Defence Minister Marles pushed back, stating the NATO measure allows “apples with apples” comparisons internationally. But the distinction matters for Australians trying to understand what is genuinely new spending versus what was already happening and has been reclassified.
Why This Matters to Your Household Budget
Defence spending competes directly with the programmes Australians rely on day-to-day.
Due to new spending and structural pressures from interest costs, the NDIS, defence, health and aged care, spending as a share of GDP is expected to average 26.7 per cent over the longer term — well above the pre-COVID average of 24.8 per cent.

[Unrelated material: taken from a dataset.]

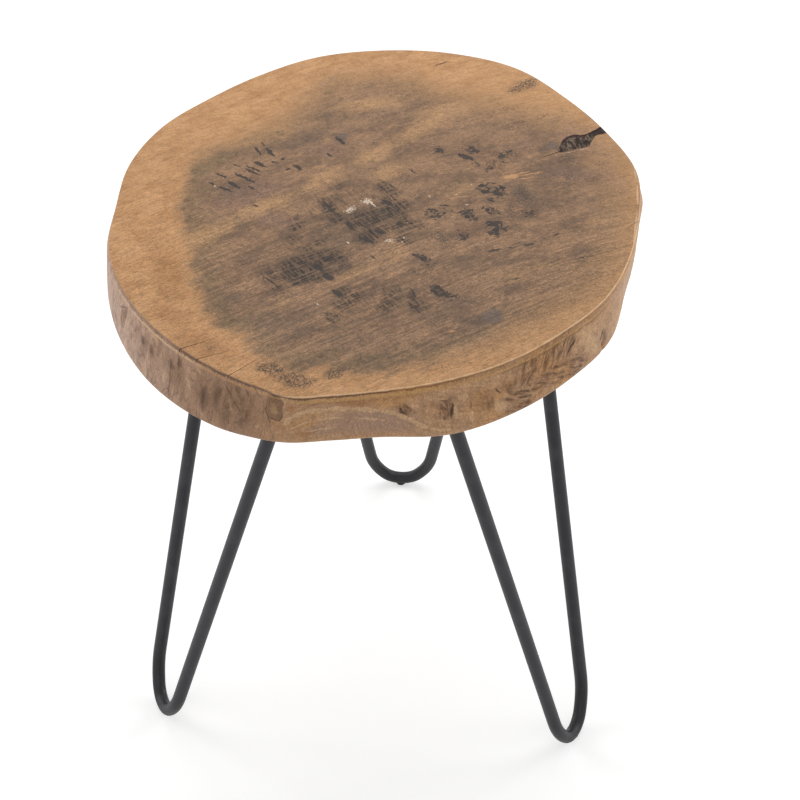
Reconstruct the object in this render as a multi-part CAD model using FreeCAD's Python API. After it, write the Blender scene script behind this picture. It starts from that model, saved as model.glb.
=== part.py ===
# Side table: one live-edge round of wood on three hairpin legs of bent steel rod
import FreeCAD, Part

import math
import os

Vector = FreeCAD.Vector
UP = Vector(0, 0, 1)

# Slab, a cross-cut round of a trunk
SLAB_DIAMETER = 368.0
SLAB_THICKNESS = 38.0
EDGE_SWELL = 12.0
TOP_ARRIS = 2.5
BOTTOM_ARRIS = 4.0
ARRIS_INSET_SHARE = 0.8

# Each row is a bearing in degrees, the rim's radius as a share of the slab's radius,
# and how far the natural edge swells out below the rim as a share of the swell
RIM_SHARES = (
    (0, 0.954, -0.05), (15, 0.992, 0.10), (30, 0.992, 0.15), (45, 1.008, 0.25),
    (60, 1.046, 0.15), (75, 1.035, 0.15), (90, 1.012, 0.15), (105, 0.993, 0.25),
    (120, 0.959, 0.35), (135, 0.945, 0.35), (150, 0.963, 0.25), (165, 0.968, 0.15),
    (180, 0.963, 0.15), (195, 1.000, 0.15), (210, 1.013, 0.50), (225, 1.019, 0.92),
    (240, 1.028, 1.00), (248, 1.035, 0.70), (254, 1.044, 0.30), (262, 1.002, 0.25),
    (272, 0.965, 0.35), (285, 0.942, 0.95), (300, 0.929, 0.85), (315, 0.922, 0.68),
    (330, 0.936, 0.40), (345, 0.939, -0.15),
)
# Each row is a height between the two arrises, and how much of the swell is there, both as shares
EDGE_PROFILE_SHARES = ((0.0, 1.0), (0.45, 0.72), (1.0, 0.0))

# Split that runs in from the rim, along the line from its mouth to its tip
SPLIT_BEARING = 30.7
SPLIT_TURN = 6.7
SPLIT_MOUTH_SHARE = 0.988
SPLIT_LENGTH = 43.0
SPLIT_WIDTH = 17.0
SPLIT_DEPTH = 14.0
# Each row is a place along the split's length and one across its width, both as shares
SPLIT_SHARES = (
    (0.0, -0.26), (0.18, -0.15), (0.34, -0.21), (0.48, -0.41), (0.67, -0.59),
    (0.82, -0.33), (1.0, 0.01), (0.84, 0.22), (0.67, 0.35), (0.45, 0.40),
    (0.29, 0.18), (0.14, 0.15), (0.0, 0.24),
)
SIDE_CHECK_TOP = 5.0
SIDE_CHECK_BOTTOM = 1.5
SIDE_CHECK_DEPTH = 9.0

# Hairpin leg: one round bar, bent once at the foot, both ends welded to a flat plate.
# The bend is tightest in its middle and runs on into the straight bars in a wider round
LEG_HEIGHT = 400.0
ROD_DIAMETER = 10.0
BEND_RADIUS = 24.2
BEND_MIDDLE_RADIUS = 18.0
BEND_MIDDLE_END = 38.5
HALF_OPENING = 7.5
LEG_LEAN = 13.0

# Bearing in degrees of each plate's middle, its reach as a share of the slab's radius,
# and how far the leg is turned from radial in degrees
LEG_PLACE_SHARES = {
    "front_left": (209.2, 0.504, -7.2),
    "front_right": (321.1, 0.519, 13.2),
    "back": (80.0, 0.443, 7.3),
}

PLATE_WIDTH = 32.0
PLATE_THICKNESS = 3.0
PLATE_END_MARGIN = 8.0
PLATE_CORNER = 5.0
PLATE_EDGE_BREAK = 0.4

WELD_LEG = 3.0
WELD_TOE = 0.5

# Countersunk wood screws, four to a plate, at shares of the distance to a rod
SCREW_PLACE_SHARES = (-0.68, -0.25, 0.25, 0.68)
SCREW_LENGTH = 25.0
SCREW_DIAMETER = 4.0
SCREW_ROOT_SHARE = 0.7
SCREW_HEAD_DIAMETER = 8.0
SCREW_HEAD_RIM = 0.3
SCREW_NECK = 3.0
SCREW_POINT = 4.0
THREAD_PITCH = 1.8
RECESS_WIDTH = 4.4
RECESS_SLOT = 1.0
RECESS_DEPTH = 1.4

HEAD_CLEARANCE = 0.1
SHANK_CLEARANCE = 0.3
PILOT_CLEARANCE = 0.1
PILOT_END_CLEARANCE = 0.5

# Plastic glide, a small round pad that grips the underside of the bend
GLIDE_DIAMETER = 7.6
GLIDE_THICKNESS = 1.0
GLIDE_LIP = 1.2
GLIDE_EDGE_BREAK = 0.3

OVERRUN = 20.0

SLAB_RADIUS = SLAB_DIAMETER / 2
ROD_RADIUS = ROD_DIAMETER / 2
PLATE_UNDERSIDE = LEG_HEIGHT - PLATE_THICKNESS
SLAB_TOP = LEG_HEIGHT + SLAB_THICKNESS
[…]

More government spending on defence, financed through deficit, means one of the following in the medium term: upward pressure on inflation, less room for social spending, higher future taxes, or some combination of all three. The RBA’s current cash rate of 4.10 per cent is already the highest since 2012. Adding fiscal stimulus through deficit-funded defence spending makes the RBA’s inflation fight harder, not easier.
For households already stretched by petrol prices above 230 cents per litre following the Geelong refinery fire and real wages running negative, this is not an abstract budget debate.
FAQ
How much extra is Australia actually spending on defence?
An additional $53 billion over 10 years compared to the 2024 defence strategy, and $14 billion over the next four years.
Is the 3% GDP figure genuinely new spending?
Partly. Australia changed how it calculates defence spending to match the NATO definition, which incorporates items like military pensions. Under the traditional Australian measure, current spending is closer to 2.03 per cent of GDP, not 2.8 per cent.
Where does the money come from?
The government has not specified whether the additional spending will be funded through higher taxes, cuts elsewhere, or added to the deficit. Given the budget is already forecast to run a $42 billion deficit in 2025–26, additional borrowing is the most likely near-term mechanism.
Does this affect the RBA’s rate decisions?
With markets already pricing two to three more hikes in 2026, this is not a neutral fiscal decision. Australians tracking how petrol and fuel costs feed into inflation will feel this indirectly at the bowser before they feel it in the budget papers.
What is Australia’s total defence spend projected to be?
Total defence spending is projected to reach AU$887 billion through 2035–36.
The Bottom Line
Australia faces genuine and growing security threats. The case for more defence spending is real. But $53 billion committed on top of a $42 billion deficit, during the worst inflation shock in a generation, has a cost that flows directly into household budgets — through higher debt, less fiscal room for relief measures, and upward pressure on the interest rates every mortgage holder is already paying.
This article is for informational purposes only and does not constitute financial, legal, or investment advice. Data is sourced from publicly available Australian government sources and is accurate at time of publication. Please consult a registered professional for advice specific to your situation.